BRC: There's a certain irony to the fact that many of England's colonies were settled by the undesirables of her society. Why wasn't Tasmania designated a penal colony like many of her neighboring islands?

MK: It was! And as bad as any of them.

BRC: The character of Dr.Thomas Potter is a reflection of the particularly vile attitude and behavior of the English toward the aborigines during this era. In your epilogue you state that the irrational belief that different races are actually different species is still having an impact today. Given the continuing ethnic battles that have been waged for generations in all parts of the world, is it feasible to think we'll ever eradicate prejudice?

MK: I do hope so. I'm an optimist, and I'm still hopeful that things can get better, and are getting better in many parts of the world. And science may prove a great helper. In biological terms we're a very recent species, and the more we know about our own genetic makeup the more it seems clear that the differences between us are, in genetic terms, all but immeasurable. We just have to catch up with our own knowledge.

BRC: Peevay, the featured character among the aborigine, is a tragic figure on so many levels: his rejection by his mother, his obsession to find his father, a childhood scarred by the colonial wars, the genocide of his people. Yet, he eventually finds hope in the discovery of a family of half-breed relations. But what is the ultimate message --- that a new generation will mold a peaceful existence? Or will avenge those generations that have gone before?
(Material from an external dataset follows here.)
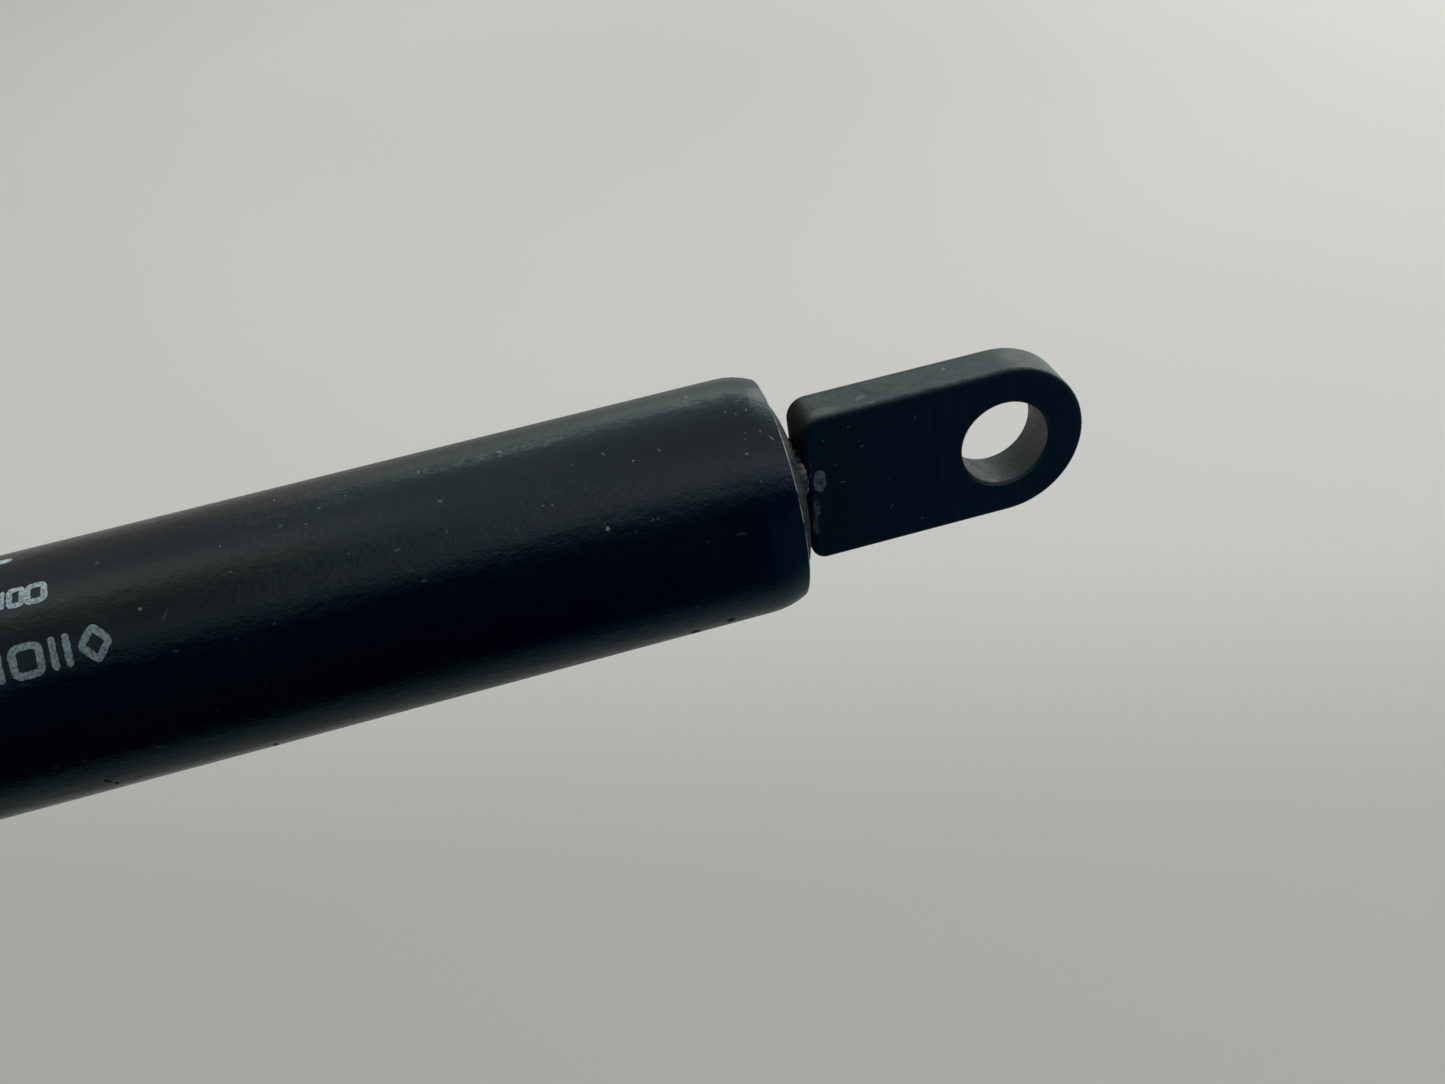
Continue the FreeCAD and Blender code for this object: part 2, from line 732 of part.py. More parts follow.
piston_nut = new_body("piston_nut")
hexagon = sketch_on(piston_nut, "YZ_Plane", "nut_outline")
flat = cell("nut_flats") / 2
corner = cell("nut_flats") * (1 / math.sqrt(3.0))
outline(
    hexagon,
    [
        (corner, zero, None),
        (corner / 2, flat, None),
        (-corner / 2, flat, None),
        (-corner, zero, None),
        (-corner / 2, -flat, None),
        (corner / 2, -flat, None),
    ],
)
circle = hexagon.addGeometry(
    Part.Circle(FreeCAD.Vector(0, 0, 0), FreeCAD.Vector(0, 0, 1), fit.value), False
)
hexagon.addConstraint(Sketcher.Constraint("Coincident", circle, 3, -1, 1))
dimension(hexagon, "Radius", (circle,), fit, "thread_radius")
blank = piston_nut.newObject("PartDesign::Pad", "nut_blank")
blank.Profile = (hexagon, [""])
blank.setExpression("Length", cell("nut_height").text)
doc.recompute()
bevel = sketch_on(piston_nut, "XY_Plane", "nut_bevel_outline")
nh = cell("nut_height")
outline(bevel, [(zero, flat, None), (zero, corner + 1, None), ((corner + 1 - flat) * 0.577, corner + 1, None)], "near")
outline(
    bevel,
    [(nh, flat, None), (nh - (corner + 1 - flat) * 0.577, corner + 1, None), (nh, corner + 1, None)],
    "far",
)
bevels = piston_nut.newObject("PartDesign::Groove", "nut_bevels")
bevels.Profile = (bevel, [""])
bevels.ReferenceAxis = (bevel, ["H_Axis"])
bevels.Angle = 360.0
piston_nut.Tip = bevels
along(piston_nut, -s5)
doc.recompute()
hexagon.Visibility = False
bevel.Visibility = False

# ---------------------------------------------------------------- check and export
doc.recompute()
failed = [o.Name for o in doc.Objects if "Invalid" in o.State or "Error" in o.State]
if failed:
    raise RuntimeError("objects failed: %s" % failed)

PIECES = [
    pressure_tube, end_plug, end_plug_o_ring, tube_eye, tube_eye_weld,
    rod_guide, guide_o_ring, rod_wiper, rod_seal, seal_support_ring,
    piston_rod, stop_washer, piston_spring_washer, throttle_disc, piston,
    piston_ring, backing_washer, piston_nut, rod_eye, rod_eye_weld,
]
for piece in PIECES:
    shape = piece.Shape
    if shape.isNull() or not shape.isValid() or not shape.Solids:
        raise RuntimeError("%s has no valid solid" % piece.Label)
    box = shape.BoundBox
    print(
        "%-22s solids %d  volume %9.2f  x %8.2f..%8.2f  y %6.2f..%6.2f  z %6.2f..%6.2f"
        % (piece.Label, len(shape.Solids), shape.Volume, box.XMin, box.XMax, box.YMin, box.YMax, box.ZMin, box.ZMax)
    )
    shape.exportStep("parts/%s.step" % piece.Label)
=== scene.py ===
"""Looks of the gas strut stay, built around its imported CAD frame.

Row frame: +X runs along the strut towards the tube's eye, +Z up, the origin at that eye's bore centre, metres.
"""

import math
import random

import bpy
from mathutils import Matrix, Vector


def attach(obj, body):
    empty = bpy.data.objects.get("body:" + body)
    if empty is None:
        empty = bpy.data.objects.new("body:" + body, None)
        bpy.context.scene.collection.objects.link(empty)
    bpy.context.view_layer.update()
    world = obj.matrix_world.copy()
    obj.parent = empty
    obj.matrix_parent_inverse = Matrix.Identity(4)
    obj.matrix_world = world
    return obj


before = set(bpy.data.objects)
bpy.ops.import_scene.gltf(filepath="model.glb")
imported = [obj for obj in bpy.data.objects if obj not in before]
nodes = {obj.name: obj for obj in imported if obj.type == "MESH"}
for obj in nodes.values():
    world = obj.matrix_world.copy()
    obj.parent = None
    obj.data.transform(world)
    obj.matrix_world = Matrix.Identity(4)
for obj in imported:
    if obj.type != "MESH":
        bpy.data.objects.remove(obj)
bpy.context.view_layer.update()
scene = bpy.context.scene
MM = 0.001


# ---------------------------------------------------------------- camera
def make_camera():
    data = bpy.data.cameras.new("camera")
    data.sensor_width = 36.0
    data.lens = 35.505
    data.clip_start = 0.004
    data.clip_end = 60.0
    obj = bpy.data.objects.new("camera", data)
    scene.collection.objects.link(obj)
    right = Vector((0.96040, -0.24312, -0.13610))
    up = Vector((0.25074, 0.54117, 0.80266))
    back = Vector((-0.12148, -0.80500, 0.58070))
    turn = Matrix((right, up, back)).transposed().to_4x4()
    obj.matrix_world = Matrix.Translation(Vector((-43.515, -107.187, 72.899)) * MM) @ turn
    scene.camera = obj


make_camera()
scene.view_settings.view_transform = "Standard"
scene.view_settings.look = "None"
scene.view_settings.exposure = 0.0
scene.view_settings.gamma = 1.0


# ---------------------------------------------------------------- node graph helper
class Graph:
    def __init__(self, tree):
        self.tree = tree
        tree.nodes.clear()

    def put(self, socket, value):
        if isinstance(value, bpy.types.NodeSocket):
            self.tree.links.new(value, socket)
        elif isinstance(value, (tuple, list)) and len(value) == 3 and len(socket.default_value) == 4:
            socket.default_value = (*value, 1.0)
        else:
            socket.default_value = value

    def node(self, kind, inputs=None, **props):
        made = self.tree.nodes.new("ShaderNode" + kind)
        for key, value in props.items():
            setattr(made, key, value)
        for key, value in (inputs or {}).items():
            self.put(made.inputs[key], value)
        return made

    def math(self, op, a, b=0.0, c=0.0, clamp=False):
        return self.node("Math", {0: a, 1: b, 2: c}, operation=op, use_clamp=clamp).outputs[0]

    def add(self, a, b):
        return self.math("ADD", a, b)

    def mul(self, a, b):
        return self.math("MULTIPLY", a, b)

    def vec(self, x, y, z=0.0):
        return self.node("CombineXYZ", {0: x, 1: y, 2: z}).outputs[0]

    def vmath(self, op, a, b=(0.0, 0.0, 0.0)):
        made = self.node("VectorMath", {0: a, 1: b}, operation=op)
        return made.outputs["Value"] if op == "LENGTH" else made.outputs["Vector"]

    def step(self, value, low, high, out_low=0.0, out_high=1.0):
        """Smooth step of value from low to high."""
        made = self.node(
            "MapRange",
            {"Value": value, "From Min": low, "From Max": high, "To Min": out_low, "To Max": out_high},
            interpolation_type="SMOOTHSTEP",
        )
        return made.outputs["Result"]

    def noise(self, vector, scale, detail=2.0, roughness=0.5, distortion=0.0):
        made = self.node(
            "TexNoise",
            {"Vector": vector, "Scale": scale, "Detail": detail, "Roughness": roughness, "Distortion": distortion},
        )
        return made.outputs["Fac"]

    def mix(self, fac, a, b):
        """Colour mix."""
        made = self.tree.nodes.new("ShaderNodeMix")
        made.data_type = "RGBA"
        for index, value in ((0, fac), (6, a), (7, b)):
            self.put(made.inputs[index], value)
        return made.outputs[2]

    def blend(self, fac, a, b):
        """Value mix."""
        made = self.tree.nodes.new("ShaderNodeMix")
        made.data_type = "FLOAT"
        for index, value in ((0, fac), (2, a), (3, b)):
            self.put(made.inputs[index], value)
        return made.outputs[0]

    def bump(self, height, distance, normal=None):
        made = self.node("Bump", {"Height": height, "Strength": 1.0, "Distance": distance})
        if normal is not None:
            self.put(made.inputs["Normal"], normal)
        return made.outputs["Normal"]

    def flakes(self, flat, marks, size=1.0):
        """Mask of small elliptical marks (x, s, half length, half width, turn, strength) on a flat coordinate in mm."""
        total = None
        for x, s, a, b, turn, strength in marks:
            d = self.vmath("SUBTRACT", flat, (x, s, 0.0))
            if abs(a - b) > 0.03:
                d = self.node("VectorRotate", {"Vector": d, "Axis": (0.0, 0.0, 1.0), "Angle": -turn}, rotation_type="AXIS_ANGLE").outputs[0]
            d = self.vmath("LENGTH", self.vmath("MULTIPLY", d, (1.0 / a / size, 1.0 / b / size, 1.0)))
            one = self.step(d, 0.35, 1.15, strength, 0.0)
            total = one if total is None else self.math("MAXIMUM", total, one)
        return total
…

MK: Perhaps a bit of both. I couldn't devise a simple "happy ending" for Peevay --- though he certainly deserved one --- but I wanted to show that a new people had formed from the destruction of the aboriginals. As, in fact, is the case. There are presently some 6,000 descendants of Tasmanian aboriginals and white sealers. I didn't feel it was up to me to say how they should feel about their own past. I felt my job stopped when I had recounted how they had reached this point.

BRC: Despite the inherent evils, would you view colonialism as an integral and inevitable part of the era of exploration and the growth of civilization?

MK: I accept that empires have had some useful side-effects at times, though the idea of them remains loathsome to me. England has been colonized twice, by the Romans and the Normans, and is a much more interesting and culturally sophisticated place as a result, from French-style cathedrals to Latin words filling the language. But I think now we're grown-up enough to mix our cultures in better ways.

BRC: ENGLISH PASSENGERS isn't your first novel, but it is the first to be marketed in the United States.  Will we be seeing more Matthew Kneale novels in American book stores?

MK: I hope so. I'll certainly be passing my previous novels to my editor, Nan Talese.

BRC: Do you have an idea already germinating for your next novel? Will it be historical fiction as well?

MK: I'm always a little superstitious about talking about a novel before it's safely written, but I can say that I hope to be working on something a little more recent. It's another world of crazy, Victorian-inspired ideas, which we have been suffering in our own time. An invented Marxist State.

BRC: Who are the writers who have inspired you along the way?

MK: I particularly value writers who can say something serious using humor. Among my favorites are Dickens, Ian McEwan, Evelyn Waugh, Timothy Mo, John Updike, VS Naipaul. It's always a little hard to say who I've been inspired by, but I guess more than any would be JG Farrell, who wrote three outstanding novels about the British Empire in the 1970s, all funny, unexpected and fiercely alive, as well as being very true to the periods they were set in. And perhaps Joseph Conrad and also CS Forrester --- who I read as a child --- gave me an interest in the sea.

BRC: Do you have any advice for aspiring writers?

MK: Just write. Don't worry about seeming clever. If you can find a subject that means something to you, and you can make it mean something to the rest of the world, you're made. But be sure enough happens.

BRC: What have you been reading recently?

MK: Ian McEwan's ENDURING LOVE, Hilary Mantel's A PLACE OF GREATER SAFETY, Jim Crace's QUARANTINE. All excellent.